Strategy, the company formerly known as MicroStrategy, sold 32 BTC in June 2026, marking its first divestment in four years. On its own, 32 coins is a rounding error for a firm sitting on over 640,000 BTC. But the symbolism here is not great.

The sale arrived alongside a far more uncomfortable data point: Strategy’s enterprise value has fallen below the value of its Bitcoin holdings, with its mNAV ratio hitting 0.99. The famous “Saylor premium,” where investors paid above-NAV prices for exposure to Saylor’s leveraged Bitcoin conviction, has effectively evaporated.

How we got here

Strategy began accumulating Bitcoin in 2020, when Saylor pivoted the company from its legacy enterprise software business into what he described as a Bitcoin treasury vehicle.

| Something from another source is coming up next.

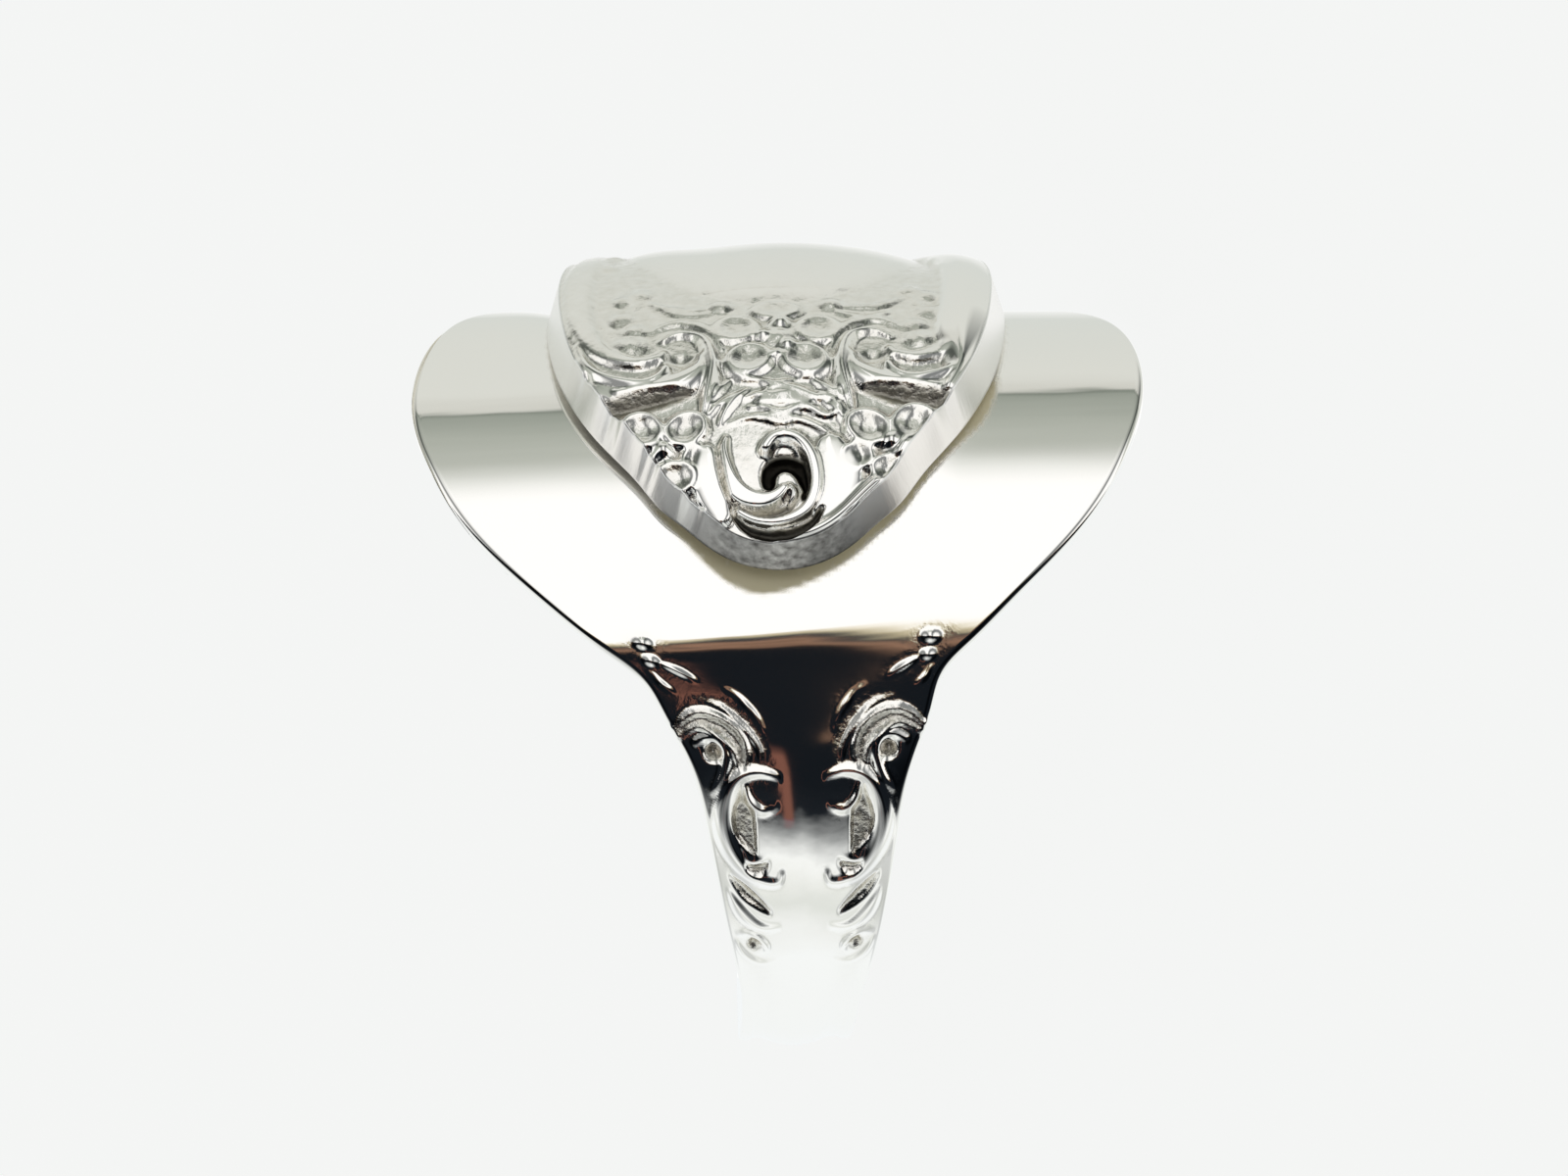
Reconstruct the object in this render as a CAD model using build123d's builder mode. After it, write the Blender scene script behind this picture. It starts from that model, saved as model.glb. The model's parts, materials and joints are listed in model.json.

The pitch was straightforward: use the company’s balance sheet, plus debt and equity issuances, to buy as much BTC as possible and hold it indefinitely.

The company now holds roughly 3% of Bitcoin’s total supply, acquired at an average cost of approximately $76,000 per coin.

Strategy has issued preferred stock carrying effective yields as high as 13.6%. Those obligations don’t pause when Bitcoin’s price dips. They need to be serviced in cash, regardless of what the underlying asset is doing.

The trap argument

Critics argue that Strategy is now effectively trapped by its own holdings. The company’s cash reserves are estimated to cover preferred stock obligations for roughly 10 months. If Bitcoin stays flat or declines further, Strategy faces a narrowing menu of choices: sell more BTC, issue more equity at dilutive prices, or find creative financing that adds even more leverage to an already leveraged position.

The mNAV ratio sitting at 0.99 is particularly telling. That premium has eroded significantly from 2025 to 2026. Now the market is essentially saying: we’d rather just buy the Bitcoin directly.

The 32 BTC sale was tiny by any measure. But it broke a psychological seal. For years, Saylor’s credibility rested partly on the implicit promise that selling was never on the table.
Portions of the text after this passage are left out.